Roger Schall (25 July 1904 – December 4 1995) was a French photographer and photojournalist who practiced from the end of the 1920s until the 1970s. During World War II, Schall secretly documented the Nazi occupation of Paris. The studio he opened in Montmartre with his brother in 1931 worked as an agency, distributing images in numerous magazines: Vu, Vogue Paris, L'Illustration, Life, Paris Match… 150 covers and 10,000 photos published. Roger Schall produced fashion photography for the fetish clothing company Diana Slip. He photographed many celebrities of his time including Gabrielle Chanel, Colette and Marlène Dietrich.

== Biography ==
Born in Nancy on July 25, 1904, Roger Schall and his family arrived in Paris in 1911. His father Emile worked as a photographer in schools. During the war, the family moved to Les Sables-d'Olonne. In 1924, Roger Schall did his military service in Strasbourg. He was sent to the photographic section in Lebanon in the spring of 1925. At the end of his service, he returned to work with his father, while taking evening classes to perfect his knowledge of drawing and painting. In 1929, Roger Schall spent all his savings on a Leica camera. It was with this camera and a Rolleiflex bought in the early 1930s that Roger Schall wandered the streets of Paris in search of picturesque scenes. In 1931, Roger Schall opened a studio in Montmartre with his brother Raymond, which then became the Schall frères studio and then Schall Presse. Roger Schall illustrated articles with photographies, including a few special issues for l'Art Vivant. He worked for Vu magazine. Like many photographers of his time, Roger Schall worked mainly on commission and reserved his production for publications. At this time, he also made a series of nudes in his studio which were published in Paris Magazine.
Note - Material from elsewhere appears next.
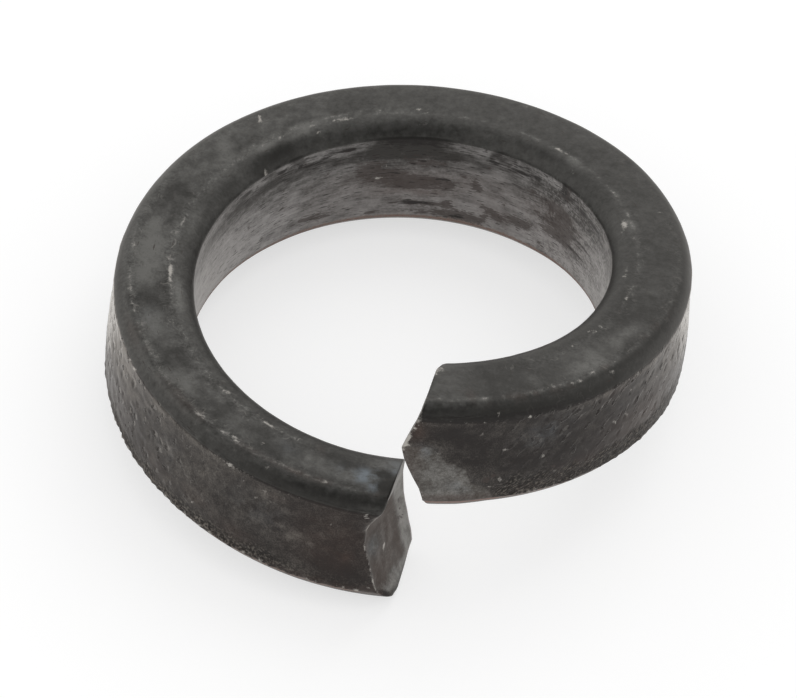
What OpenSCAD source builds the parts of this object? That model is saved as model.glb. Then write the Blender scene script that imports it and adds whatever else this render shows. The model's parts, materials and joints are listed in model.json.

In 1934, Vogue Paris editor-in-chief Michel de Brunhoff introduced him to the world of fashion. His report on the Jubilee of King George V in London that same year was published in the English edition of Vogue. After producing a series on the construction of the streamline Normandie, he was sent by Vu on le Normandie to cover the inaugural trip from Le Havre to New York in May 1935. Roger Schall was the exclusive photographer for the Transatlantic Company, sharing his cabin with Blaise Cendrars. He took advantage of his stay in the United States to take photographs of New York. He was sent by Vu to Berlin to cover the preparation for the 1936 Olympic Games. He worked there with Ullstein, the magazines Die Dame and Berliner Illustrierte. Roger Schall took several photographs from the World Fair held in 1937, the balls and social events, horse races and car elegance contests.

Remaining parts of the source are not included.